Stated task ::
Reproduce the data exactly.

Information provided ::

------------------------------------------------------------

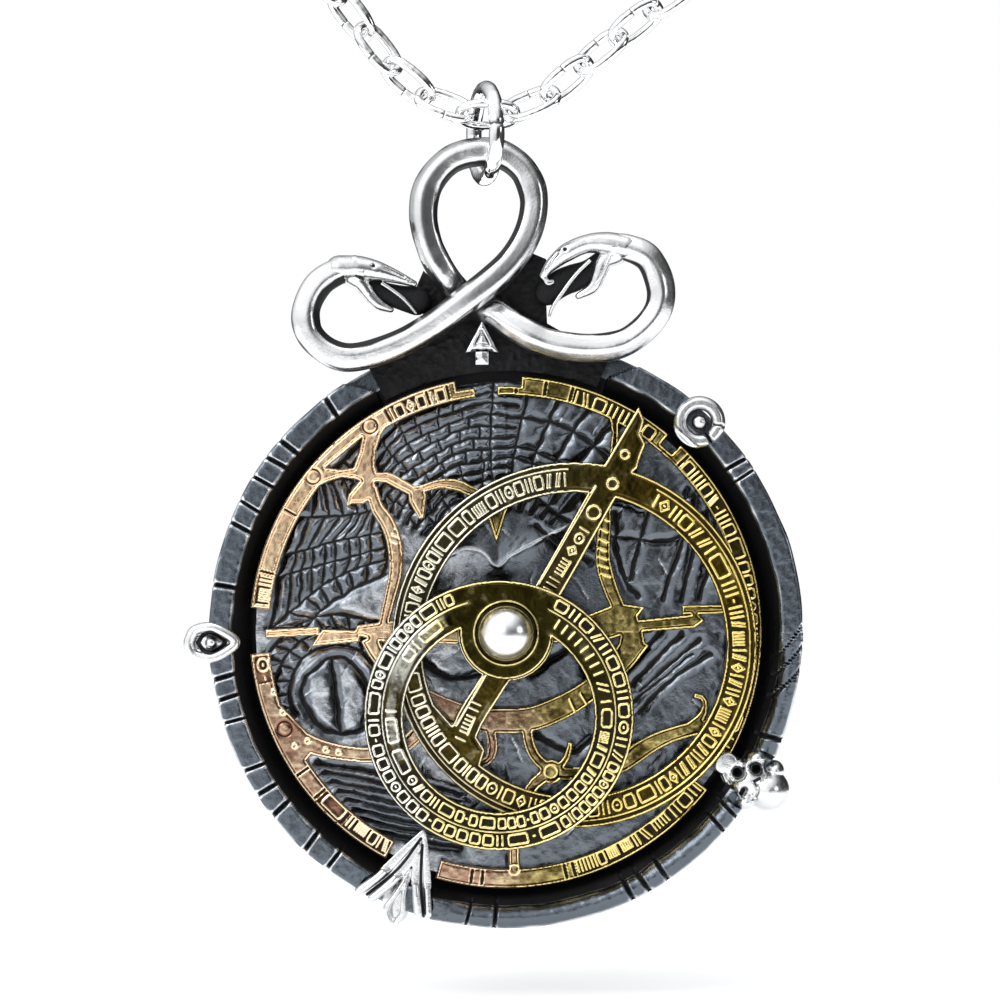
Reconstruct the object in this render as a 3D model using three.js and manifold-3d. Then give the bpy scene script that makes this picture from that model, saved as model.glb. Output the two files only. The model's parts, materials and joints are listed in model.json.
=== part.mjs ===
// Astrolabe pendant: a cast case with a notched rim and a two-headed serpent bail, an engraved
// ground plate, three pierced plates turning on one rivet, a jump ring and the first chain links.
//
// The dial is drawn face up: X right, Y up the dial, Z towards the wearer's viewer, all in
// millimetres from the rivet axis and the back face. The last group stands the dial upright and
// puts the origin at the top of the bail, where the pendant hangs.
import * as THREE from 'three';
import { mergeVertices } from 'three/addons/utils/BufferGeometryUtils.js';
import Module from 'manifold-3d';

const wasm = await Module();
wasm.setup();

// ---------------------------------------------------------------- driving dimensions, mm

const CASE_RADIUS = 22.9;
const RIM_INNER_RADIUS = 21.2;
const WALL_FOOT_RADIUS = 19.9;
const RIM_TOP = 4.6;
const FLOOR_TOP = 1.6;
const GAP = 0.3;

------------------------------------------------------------

Result of the task ::
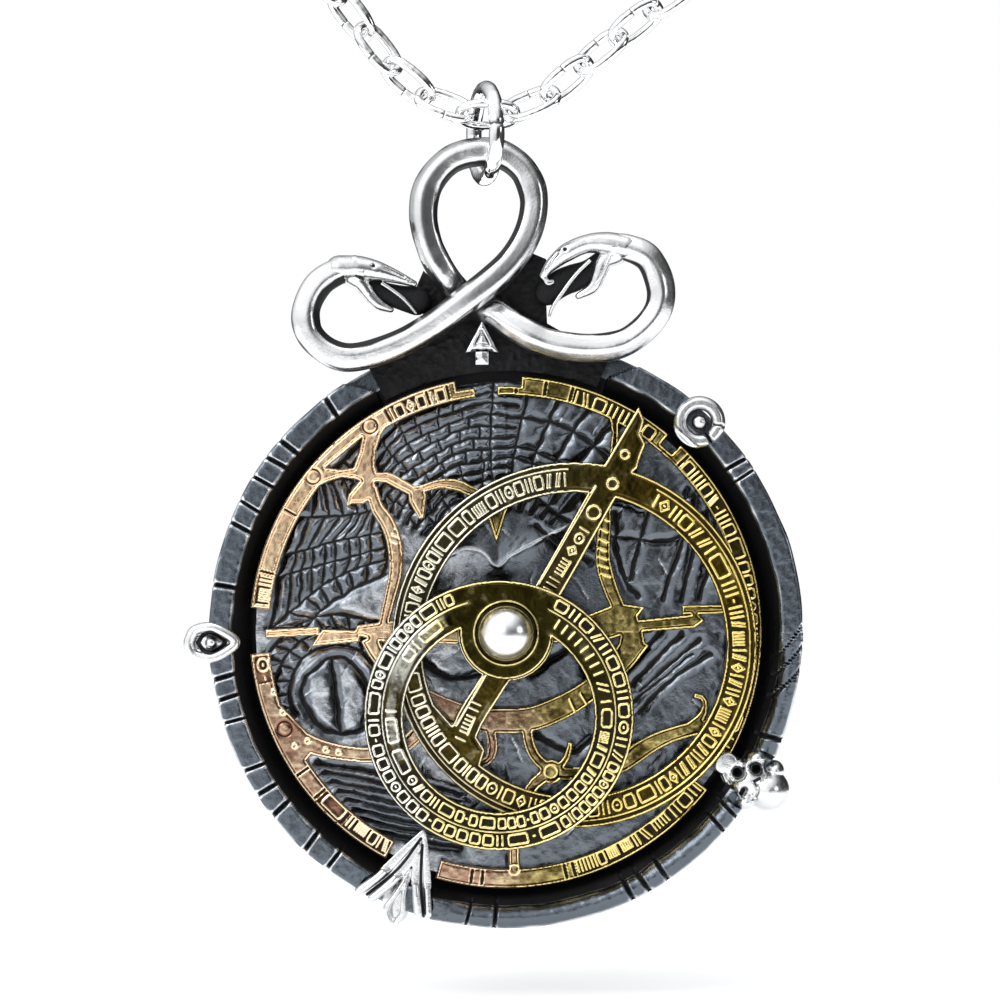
Reconstruct the object in this render as a 3D model using three.js and manifold-3d. Then give the bpy scene script that makes this picture from that model, saved as model.glb. Output the two files only. The model's parts, materials and joints are listed in model.json.
=== part.mjs ===
// Astrolabe pendant: a cast case with a notched rim and a two-headed serpent bail, an engraved
// ground plate, three pierced plates turning on one rivet, a jump ring and the first chain links.
//
// The dial is drawn face up: X right, Y up the dial, Z towards the wearer's viewer, all in
// millimetres from the rivet axis and the back face. The last group stands the dial upright and
// puts the origin at the top of the bail, where the pendant hangs.
import * as THREE from 'three';
import { mergeVertices } from 'three/addons/utils/BufferGeometryUtils.js';
import Module from 'manifold-3d';

const wasm = await Module();
wasm.setup();

// ---------------------------------------------------------------- driving dimensions, mm

const CASE_RADIUS = 22.9;
const RIM_INNER_RADIUS = 21.2;
const WALL_FOOT_RADIUS = 19.9;
const RIM_TOP = 4.6;
const FLOOR_TOP = 1.6;
const GAP = 0.3;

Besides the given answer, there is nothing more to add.